═══ Dataset ═══
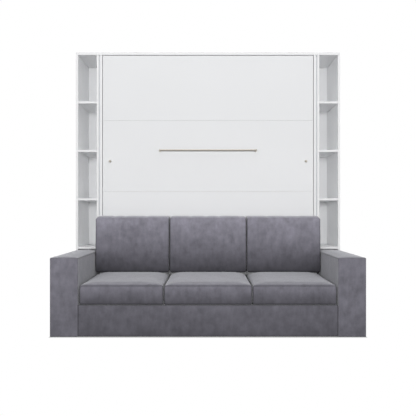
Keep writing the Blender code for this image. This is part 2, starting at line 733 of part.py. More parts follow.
═══
═══ Dataset ═══
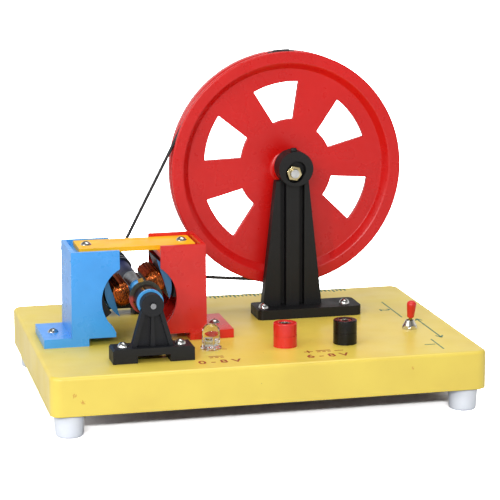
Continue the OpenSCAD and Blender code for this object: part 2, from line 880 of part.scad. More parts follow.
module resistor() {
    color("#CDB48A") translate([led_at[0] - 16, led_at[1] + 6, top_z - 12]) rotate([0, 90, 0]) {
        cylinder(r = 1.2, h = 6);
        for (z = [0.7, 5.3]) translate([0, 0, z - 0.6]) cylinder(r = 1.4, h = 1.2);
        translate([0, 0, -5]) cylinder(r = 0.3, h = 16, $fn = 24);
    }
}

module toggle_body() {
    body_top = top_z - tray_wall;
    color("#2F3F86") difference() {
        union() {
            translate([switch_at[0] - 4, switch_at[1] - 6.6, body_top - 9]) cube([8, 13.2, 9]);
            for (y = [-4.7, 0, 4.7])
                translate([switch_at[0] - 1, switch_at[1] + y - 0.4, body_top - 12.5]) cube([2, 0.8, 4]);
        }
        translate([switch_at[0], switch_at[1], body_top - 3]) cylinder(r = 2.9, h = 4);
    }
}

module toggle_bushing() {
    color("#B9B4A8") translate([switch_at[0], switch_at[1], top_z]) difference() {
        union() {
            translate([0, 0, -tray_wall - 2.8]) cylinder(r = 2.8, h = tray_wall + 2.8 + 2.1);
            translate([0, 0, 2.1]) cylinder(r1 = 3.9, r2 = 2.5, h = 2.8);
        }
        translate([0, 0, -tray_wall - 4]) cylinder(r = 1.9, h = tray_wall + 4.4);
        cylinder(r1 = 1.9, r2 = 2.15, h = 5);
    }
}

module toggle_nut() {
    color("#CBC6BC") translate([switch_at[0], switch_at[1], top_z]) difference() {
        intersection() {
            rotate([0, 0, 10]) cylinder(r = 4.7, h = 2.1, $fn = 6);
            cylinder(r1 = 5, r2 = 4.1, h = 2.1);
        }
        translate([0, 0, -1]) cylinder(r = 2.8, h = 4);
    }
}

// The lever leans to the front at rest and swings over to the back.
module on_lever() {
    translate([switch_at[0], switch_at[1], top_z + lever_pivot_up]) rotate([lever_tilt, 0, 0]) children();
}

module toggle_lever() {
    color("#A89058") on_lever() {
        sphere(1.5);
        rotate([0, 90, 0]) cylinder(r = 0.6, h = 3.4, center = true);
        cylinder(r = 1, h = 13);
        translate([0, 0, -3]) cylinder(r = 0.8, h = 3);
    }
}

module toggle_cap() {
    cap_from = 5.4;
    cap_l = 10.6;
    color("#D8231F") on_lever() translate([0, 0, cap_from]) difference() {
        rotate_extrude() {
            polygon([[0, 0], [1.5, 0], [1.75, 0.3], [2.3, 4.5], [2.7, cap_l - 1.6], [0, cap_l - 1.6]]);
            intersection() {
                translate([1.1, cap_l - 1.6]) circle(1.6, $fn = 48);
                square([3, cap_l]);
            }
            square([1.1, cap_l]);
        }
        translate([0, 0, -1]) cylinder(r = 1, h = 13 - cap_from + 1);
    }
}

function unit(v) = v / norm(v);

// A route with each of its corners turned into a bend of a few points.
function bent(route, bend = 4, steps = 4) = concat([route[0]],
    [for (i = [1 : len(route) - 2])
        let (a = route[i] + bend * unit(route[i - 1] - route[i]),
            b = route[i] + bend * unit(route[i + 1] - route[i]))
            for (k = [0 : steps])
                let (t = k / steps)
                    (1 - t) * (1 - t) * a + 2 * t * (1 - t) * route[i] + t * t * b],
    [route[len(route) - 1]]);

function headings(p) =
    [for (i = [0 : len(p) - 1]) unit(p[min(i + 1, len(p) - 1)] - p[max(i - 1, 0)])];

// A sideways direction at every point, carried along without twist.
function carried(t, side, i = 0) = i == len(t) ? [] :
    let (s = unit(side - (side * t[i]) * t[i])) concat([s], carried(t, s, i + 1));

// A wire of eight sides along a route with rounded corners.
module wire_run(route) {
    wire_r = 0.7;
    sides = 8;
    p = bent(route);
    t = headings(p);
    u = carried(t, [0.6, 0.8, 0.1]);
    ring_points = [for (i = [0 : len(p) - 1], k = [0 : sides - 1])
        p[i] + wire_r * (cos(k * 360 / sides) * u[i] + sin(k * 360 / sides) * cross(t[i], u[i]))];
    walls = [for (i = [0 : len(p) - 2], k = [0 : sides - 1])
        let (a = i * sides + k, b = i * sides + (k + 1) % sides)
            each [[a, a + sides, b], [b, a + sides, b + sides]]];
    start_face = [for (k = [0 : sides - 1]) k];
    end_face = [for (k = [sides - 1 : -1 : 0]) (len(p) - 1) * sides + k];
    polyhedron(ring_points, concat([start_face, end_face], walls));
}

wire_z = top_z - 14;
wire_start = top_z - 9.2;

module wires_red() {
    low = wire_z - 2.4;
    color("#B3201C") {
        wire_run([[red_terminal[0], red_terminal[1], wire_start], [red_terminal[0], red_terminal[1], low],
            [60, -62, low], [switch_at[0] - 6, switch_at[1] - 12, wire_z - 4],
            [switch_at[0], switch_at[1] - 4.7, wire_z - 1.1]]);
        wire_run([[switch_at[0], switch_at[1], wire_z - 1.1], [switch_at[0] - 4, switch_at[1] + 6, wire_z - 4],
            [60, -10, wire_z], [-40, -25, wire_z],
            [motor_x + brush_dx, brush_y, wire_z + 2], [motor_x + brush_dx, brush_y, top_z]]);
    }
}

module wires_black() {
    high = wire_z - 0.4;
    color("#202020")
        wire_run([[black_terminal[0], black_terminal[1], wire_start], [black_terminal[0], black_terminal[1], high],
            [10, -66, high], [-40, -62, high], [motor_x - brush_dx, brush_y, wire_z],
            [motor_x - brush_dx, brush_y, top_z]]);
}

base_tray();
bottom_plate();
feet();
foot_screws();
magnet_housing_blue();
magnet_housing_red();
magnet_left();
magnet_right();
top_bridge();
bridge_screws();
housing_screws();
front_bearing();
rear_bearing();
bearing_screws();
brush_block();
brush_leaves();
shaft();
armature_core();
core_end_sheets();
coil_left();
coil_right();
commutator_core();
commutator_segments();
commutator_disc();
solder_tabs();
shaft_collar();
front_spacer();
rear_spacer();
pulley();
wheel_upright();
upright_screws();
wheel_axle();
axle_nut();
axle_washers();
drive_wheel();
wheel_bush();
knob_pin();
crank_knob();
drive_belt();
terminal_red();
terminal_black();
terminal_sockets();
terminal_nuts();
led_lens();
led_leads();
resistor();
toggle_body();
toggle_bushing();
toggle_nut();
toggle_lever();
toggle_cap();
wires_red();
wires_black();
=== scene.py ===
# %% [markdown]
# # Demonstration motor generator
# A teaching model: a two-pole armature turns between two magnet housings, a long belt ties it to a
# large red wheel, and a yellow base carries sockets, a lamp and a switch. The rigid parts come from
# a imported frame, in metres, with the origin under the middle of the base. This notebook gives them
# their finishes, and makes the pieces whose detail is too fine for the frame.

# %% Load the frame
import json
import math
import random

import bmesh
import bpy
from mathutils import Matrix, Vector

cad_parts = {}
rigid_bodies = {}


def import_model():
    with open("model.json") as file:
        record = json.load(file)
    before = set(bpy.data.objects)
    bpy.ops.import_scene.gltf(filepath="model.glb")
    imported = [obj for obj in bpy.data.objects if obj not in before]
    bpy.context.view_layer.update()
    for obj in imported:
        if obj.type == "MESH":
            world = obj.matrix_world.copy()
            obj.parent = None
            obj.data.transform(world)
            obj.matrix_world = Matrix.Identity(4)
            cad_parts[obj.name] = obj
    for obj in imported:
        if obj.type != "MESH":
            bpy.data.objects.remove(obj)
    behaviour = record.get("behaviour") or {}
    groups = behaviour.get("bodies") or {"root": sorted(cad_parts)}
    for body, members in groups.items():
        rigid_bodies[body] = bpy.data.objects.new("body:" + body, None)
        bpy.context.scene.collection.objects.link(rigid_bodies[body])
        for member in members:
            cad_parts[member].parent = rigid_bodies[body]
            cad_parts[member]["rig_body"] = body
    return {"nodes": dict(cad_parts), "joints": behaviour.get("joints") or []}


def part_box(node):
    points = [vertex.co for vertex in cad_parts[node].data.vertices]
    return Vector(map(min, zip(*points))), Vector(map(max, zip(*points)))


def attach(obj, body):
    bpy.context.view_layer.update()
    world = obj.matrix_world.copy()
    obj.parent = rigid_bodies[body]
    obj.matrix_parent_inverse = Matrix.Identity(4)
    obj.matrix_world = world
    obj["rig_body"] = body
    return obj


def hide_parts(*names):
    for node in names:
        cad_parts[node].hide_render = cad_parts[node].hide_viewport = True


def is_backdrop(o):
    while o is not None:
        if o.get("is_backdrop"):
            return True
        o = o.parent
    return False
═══
═══ Dataset ═══
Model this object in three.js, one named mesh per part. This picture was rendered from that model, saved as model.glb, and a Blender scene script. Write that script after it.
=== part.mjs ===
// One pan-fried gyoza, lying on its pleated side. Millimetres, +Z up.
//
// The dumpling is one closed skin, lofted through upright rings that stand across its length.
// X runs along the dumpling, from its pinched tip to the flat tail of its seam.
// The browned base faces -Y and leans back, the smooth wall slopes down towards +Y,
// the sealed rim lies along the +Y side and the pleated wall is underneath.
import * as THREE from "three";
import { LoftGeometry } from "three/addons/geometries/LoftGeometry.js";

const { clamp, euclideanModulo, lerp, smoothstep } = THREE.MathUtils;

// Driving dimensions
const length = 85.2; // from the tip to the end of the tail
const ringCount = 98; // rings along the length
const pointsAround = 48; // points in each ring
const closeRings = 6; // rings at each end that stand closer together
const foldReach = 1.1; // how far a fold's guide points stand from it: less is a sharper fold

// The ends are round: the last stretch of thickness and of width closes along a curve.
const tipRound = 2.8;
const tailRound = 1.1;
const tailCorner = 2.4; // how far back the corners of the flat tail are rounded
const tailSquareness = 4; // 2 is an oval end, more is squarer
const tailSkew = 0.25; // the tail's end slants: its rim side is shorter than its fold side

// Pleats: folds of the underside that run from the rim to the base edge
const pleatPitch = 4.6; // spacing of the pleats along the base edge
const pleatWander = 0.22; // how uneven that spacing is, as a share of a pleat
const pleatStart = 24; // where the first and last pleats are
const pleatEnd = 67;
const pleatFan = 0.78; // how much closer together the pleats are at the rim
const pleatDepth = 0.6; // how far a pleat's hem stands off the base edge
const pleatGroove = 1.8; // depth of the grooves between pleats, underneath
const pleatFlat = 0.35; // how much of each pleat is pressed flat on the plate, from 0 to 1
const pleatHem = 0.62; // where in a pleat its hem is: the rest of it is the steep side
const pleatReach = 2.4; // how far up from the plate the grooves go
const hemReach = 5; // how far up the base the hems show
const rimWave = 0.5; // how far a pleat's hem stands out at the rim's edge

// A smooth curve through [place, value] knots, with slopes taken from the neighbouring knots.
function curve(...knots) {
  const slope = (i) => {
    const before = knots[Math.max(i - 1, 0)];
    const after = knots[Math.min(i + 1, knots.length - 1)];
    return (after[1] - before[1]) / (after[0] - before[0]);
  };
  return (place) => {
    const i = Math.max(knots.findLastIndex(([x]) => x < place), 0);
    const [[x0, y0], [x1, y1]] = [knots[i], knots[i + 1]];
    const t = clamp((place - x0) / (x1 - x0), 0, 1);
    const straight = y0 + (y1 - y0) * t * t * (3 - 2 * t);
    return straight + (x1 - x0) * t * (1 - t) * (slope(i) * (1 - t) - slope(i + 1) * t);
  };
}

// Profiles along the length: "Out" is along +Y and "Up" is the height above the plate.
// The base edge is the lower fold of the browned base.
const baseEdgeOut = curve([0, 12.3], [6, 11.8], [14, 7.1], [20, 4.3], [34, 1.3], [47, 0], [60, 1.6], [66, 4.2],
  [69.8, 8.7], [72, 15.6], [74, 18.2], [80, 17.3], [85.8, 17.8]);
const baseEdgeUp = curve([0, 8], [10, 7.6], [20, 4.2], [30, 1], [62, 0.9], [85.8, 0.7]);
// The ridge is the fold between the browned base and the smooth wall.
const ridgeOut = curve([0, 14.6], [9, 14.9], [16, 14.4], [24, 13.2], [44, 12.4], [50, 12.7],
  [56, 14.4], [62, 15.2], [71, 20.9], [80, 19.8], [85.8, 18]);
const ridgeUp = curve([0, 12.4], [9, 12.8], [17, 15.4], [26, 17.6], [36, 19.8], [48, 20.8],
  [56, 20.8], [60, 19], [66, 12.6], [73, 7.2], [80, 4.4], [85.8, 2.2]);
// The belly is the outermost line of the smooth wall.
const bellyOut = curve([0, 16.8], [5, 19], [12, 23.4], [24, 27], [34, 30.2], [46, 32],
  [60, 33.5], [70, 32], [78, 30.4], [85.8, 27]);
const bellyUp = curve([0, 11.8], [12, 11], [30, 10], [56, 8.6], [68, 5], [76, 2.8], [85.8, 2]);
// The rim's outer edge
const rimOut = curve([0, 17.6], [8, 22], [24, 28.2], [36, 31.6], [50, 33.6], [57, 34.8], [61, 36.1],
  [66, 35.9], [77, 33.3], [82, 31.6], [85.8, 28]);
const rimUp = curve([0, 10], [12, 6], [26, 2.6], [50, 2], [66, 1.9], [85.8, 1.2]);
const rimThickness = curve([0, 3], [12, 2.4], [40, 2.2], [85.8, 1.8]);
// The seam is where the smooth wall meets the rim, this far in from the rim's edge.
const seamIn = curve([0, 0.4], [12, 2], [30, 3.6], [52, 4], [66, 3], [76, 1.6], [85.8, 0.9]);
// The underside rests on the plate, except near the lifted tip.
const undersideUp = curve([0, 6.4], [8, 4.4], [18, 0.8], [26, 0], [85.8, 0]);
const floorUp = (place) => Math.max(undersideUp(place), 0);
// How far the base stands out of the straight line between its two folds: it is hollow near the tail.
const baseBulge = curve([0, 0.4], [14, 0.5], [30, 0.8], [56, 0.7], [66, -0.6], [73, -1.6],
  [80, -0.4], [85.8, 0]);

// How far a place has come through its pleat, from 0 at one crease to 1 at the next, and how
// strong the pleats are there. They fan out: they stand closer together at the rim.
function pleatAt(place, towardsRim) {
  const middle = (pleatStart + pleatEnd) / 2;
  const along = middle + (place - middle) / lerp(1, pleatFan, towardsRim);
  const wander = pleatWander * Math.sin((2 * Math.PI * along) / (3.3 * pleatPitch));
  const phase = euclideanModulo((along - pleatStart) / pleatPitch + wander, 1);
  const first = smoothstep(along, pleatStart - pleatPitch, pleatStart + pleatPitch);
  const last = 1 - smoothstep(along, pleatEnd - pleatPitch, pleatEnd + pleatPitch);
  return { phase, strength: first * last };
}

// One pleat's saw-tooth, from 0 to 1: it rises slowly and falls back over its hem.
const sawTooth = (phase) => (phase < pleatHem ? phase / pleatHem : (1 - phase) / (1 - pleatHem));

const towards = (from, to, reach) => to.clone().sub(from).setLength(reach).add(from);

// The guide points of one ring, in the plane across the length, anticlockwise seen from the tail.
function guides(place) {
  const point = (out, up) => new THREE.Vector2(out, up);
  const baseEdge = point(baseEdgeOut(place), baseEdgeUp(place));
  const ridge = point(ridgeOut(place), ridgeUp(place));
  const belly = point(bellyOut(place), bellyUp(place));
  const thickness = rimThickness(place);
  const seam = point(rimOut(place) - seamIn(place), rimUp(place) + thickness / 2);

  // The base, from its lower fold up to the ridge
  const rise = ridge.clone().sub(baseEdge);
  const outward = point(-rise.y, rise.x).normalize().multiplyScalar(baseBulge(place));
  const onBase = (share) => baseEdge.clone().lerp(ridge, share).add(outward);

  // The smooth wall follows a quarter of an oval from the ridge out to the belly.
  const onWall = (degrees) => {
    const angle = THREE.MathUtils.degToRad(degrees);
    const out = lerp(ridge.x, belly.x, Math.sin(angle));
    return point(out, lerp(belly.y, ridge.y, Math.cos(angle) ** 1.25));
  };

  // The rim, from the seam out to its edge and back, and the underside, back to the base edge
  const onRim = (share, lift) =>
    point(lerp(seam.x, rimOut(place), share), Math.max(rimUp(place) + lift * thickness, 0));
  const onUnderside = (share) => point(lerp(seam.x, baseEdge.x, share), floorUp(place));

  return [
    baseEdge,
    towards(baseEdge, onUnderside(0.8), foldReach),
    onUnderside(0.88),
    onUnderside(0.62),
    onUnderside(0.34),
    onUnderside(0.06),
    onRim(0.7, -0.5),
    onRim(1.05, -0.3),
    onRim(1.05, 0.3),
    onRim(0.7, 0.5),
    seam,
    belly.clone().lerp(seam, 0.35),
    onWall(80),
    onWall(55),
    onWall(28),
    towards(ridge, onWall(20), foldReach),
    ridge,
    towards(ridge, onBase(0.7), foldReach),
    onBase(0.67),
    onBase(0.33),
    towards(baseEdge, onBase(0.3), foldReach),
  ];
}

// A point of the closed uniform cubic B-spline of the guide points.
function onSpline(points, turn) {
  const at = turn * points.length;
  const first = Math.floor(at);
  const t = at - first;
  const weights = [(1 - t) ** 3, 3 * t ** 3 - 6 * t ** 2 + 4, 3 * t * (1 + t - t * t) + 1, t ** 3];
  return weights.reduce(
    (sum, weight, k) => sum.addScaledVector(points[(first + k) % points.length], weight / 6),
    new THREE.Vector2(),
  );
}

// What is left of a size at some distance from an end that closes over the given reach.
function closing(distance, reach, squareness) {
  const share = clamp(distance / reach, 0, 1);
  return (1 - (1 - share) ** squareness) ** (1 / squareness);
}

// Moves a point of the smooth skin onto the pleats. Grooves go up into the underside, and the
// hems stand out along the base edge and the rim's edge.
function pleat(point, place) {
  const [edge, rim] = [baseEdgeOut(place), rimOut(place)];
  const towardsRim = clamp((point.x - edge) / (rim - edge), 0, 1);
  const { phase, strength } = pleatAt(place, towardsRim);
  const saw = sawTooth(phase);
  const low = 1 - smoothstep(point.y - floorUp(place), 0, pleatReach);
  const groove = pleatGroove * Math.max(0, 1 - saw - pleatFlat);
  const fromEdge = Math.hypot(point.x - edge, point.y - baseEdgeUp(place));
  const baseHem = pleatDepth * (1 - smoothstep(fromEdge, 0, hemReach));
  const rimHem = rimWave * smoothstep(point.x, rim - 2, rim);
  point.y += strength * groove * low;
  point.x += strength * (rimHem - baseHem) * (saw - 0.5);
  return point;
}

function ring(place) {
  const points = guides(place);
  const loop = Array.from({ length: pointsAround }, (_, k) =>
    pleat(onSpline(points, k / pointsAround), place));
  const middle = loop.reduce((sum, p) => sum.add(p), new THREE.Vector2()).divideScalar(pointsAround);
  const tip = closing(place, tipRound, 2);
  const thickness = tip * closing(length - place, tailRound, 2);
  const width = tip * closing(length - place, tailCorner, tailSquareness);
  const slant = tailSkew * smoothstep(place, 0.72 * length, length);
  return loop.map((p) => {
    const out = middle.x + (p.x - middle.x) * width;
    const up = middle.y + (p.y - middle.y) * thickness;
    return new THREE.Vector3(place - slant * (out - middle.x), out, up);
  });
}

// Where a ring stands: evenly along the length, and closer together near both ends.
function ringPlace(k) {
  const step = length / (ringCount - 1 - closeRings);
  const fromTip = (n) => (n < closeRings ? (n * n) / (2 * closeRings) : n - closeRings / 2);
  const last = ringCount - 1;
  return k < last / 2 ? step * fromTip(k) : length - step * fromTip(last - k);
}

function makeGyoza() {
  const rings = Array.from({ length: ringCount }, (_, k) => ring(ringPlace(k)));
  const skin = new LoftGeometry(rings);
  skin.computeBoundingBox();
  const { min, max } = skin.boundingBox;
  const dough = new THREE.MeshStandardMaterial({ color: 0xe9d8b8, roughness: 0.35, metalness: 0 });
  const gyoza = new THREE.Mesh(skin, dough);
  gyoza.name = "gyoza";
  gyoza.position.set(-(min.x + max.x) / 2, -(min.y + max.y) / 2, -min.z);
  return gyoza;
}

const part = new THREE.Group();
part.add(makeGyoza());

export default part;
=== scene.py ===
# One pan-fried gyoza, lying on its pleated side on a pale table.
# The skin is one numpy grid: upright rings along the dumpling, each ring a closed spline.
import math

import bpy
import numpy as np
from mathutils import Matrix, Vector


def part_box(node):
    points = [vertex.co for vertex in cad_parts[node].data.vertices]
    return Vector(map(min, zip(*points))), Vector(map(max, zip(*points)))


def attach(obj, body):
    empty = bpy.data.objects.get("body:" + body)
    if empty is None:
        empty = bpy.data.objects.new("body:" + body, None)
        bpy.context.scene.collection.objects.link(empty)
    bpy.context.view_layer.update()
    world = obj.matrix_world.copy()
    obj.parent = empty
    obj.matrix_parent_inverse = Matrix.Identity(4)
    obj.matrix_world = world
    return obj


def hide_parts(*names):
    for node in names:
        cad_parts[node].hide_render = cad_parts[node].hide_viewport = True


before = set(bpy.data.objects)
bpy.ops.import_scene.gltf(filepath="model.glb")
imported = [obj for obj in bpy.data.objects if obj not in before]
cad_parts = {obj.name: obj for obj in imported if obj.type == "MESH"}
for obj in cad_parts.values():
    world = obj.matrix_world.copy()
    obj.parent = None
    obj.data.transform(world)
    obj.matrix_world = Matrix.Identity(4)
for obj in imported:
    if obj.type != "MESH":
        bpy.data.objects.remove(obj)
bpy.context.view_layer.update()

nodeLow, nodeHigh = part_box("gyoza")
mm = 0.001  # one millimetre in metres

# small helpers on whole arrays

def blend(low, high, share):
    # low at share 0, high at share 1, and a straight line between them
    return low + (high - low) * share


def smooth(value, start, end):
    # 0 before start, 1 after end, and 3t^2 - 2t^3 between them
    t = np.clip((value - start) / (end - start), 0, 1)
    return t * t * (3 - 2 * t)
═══
* The exercise: The first line to be transcribed is the one containing "terminal_sockets();", and the last is the one containing "obj.parent = rigid_bodies[body]". Transcribe exactly those lines and nothing else.

* The output:
terminal_sockets();
terminal_nuts();
led_lens();
led_leads();
resistor();
toggle_body();
toggle_bushing();
toggle_nut();
toggle_lever();
toggle_cap();
wires_red();
wires_black();
=== scene.py ===
# %% [markdown]
# # Demonstration motor generator
# A teaching model: a two-pole armature turns between two magnet housings, a long belt ties it to a
# large red wheel, and a yellow base carries sockets, a lamp and a switch. The rigid parts come from
# a imported frame, in metres, with the origin under the middle of the base. This notebook gives them
# their finishes, and makes the pieces whose detail is too fine for the frame.

# %% Load the frame
import json
import math
import random

import bmesh
import bpy
from mathutils import Matrix, Vector

cad_parts = {}
rigid_bodies = {}


def import_model():
    with open("model.json") as file:
        record = json.load(file)
    before = set(bpy.data.objects)
    bpy.ops.import_scene.gltf(filepath="model.glb")
    imported = [obj for obj in bpy.data.objects if obj not in before]
    bpy.context.view_layer.update()
    for obj in imported:
        if obj.type == "MESH":
            world = obj.matrix_world.copy()
            obj.parent = None
            obj.data.transform(world)
            obj.matrix_world = Matrix.Identity(4)
            cad_parts[obj.name] = obj
    for obj in imported:
        if obj.type != "MESH":
            bpy.data.objects.remove(obj)
    behaviour = record.get("behaviour") or {}
    groups = behaviour.get("bodies") or {"root": sorted(cad_parts)}
    for body, members in groups.items():
        rigid_bodies[body] = bpy.data.objects.new("body:" + body, None)
        bpy.context.scene.collection.objects.link(rigid_bodies[body])
        for member in members:
            cad_parts[member].parent = rigid_bodies[body]
            cad_parts[member]["rig_body"] = body
    return {"nodes": dict(cad_parts), "joints": behaviour.get("joints") or []}


def part_box(node):
    points = [vertex.co for vertex in cad_parts[node].data.vertices]
    return Vector(map(min, zip(*points))), Vector(map(max, zip(*points)))


def attach(obj, body):
    bpy.context.view_layer.update()
    world = obj.matrix_world.copy()
    obj.parent = rigid_bodies[body]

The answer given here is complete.